--- START Given data ---
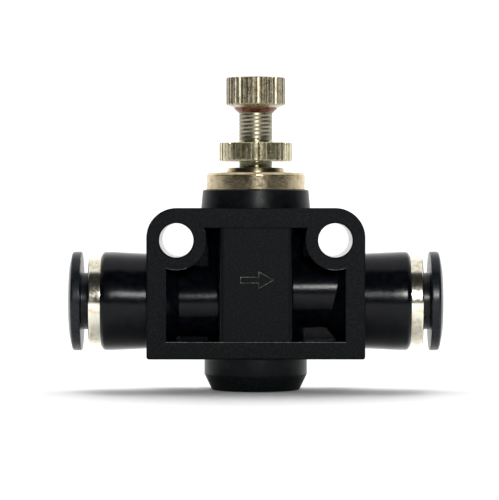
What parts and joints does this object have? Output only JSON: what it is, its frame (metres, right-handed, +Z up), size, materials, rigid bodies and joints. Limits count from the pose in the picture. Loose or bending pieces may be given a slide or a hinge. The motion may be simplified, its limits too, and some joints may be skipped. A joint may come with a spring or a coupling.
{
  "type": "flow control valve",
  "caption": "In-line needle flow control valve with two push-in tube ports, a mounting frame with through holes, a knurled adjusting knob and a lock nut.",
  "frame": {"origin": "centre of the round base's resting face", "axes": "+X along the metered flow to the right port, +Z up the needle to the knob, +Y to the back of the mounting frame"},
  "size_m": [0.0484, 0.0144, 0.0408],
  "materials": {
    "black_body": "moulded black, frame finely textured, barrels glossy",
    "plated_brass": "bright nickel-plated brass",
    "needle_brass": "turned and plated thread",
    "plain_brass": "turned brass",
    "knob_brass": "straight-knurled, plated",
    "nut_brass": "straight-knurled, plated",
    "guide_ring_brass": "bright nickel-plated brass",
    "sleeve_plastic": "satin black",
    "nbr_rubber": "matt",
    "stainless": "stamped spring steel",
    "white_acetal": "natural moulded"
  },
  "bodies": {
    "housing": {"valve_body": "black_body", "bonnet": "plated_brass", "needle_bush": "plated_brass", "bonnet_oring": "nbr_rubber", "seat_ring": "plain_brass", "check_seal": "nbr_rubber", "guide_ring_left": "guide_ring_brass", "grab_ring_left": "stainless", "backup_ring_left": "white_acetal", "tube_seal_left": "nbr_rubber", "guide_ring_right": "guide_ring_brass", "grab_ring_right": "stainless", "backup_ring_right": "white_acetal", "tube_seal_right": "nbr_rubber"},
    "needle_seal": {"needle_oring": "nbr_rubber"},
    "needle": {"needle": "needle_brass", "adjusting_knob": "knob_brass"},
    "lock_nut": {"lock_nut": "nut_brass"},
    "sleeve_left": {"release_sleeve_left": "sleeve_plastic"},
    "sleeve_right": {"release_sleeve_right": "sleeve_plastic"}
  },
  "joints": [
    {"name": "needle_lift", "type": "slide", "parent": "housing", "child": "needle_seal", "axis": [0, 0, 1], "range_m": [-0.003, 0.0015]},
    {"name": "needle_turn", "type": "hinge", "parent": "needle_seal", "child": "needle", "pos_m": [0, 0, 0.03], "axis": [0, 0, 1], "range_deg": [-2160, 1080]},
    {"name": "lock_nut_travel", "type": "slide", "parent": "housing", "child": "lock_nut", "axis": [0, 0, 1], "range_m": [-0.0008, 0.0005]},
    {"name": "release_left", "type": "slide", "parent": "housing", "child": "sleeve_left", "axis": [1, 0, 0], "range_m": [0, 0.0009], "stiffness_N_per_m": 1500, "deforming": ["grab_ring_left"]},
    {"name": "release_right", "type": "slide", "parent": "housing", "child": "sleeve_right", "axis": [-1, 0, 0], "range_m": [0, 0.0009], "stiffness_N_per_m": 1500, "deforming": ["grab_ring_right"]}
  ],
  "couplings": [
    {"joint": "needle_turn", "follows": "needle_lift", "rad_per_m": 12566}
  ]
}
--- END Given data ---
* [What is needed]: Reply with nothing except the number of lines in the listing above that include "slide".

* [Exercise output]: 5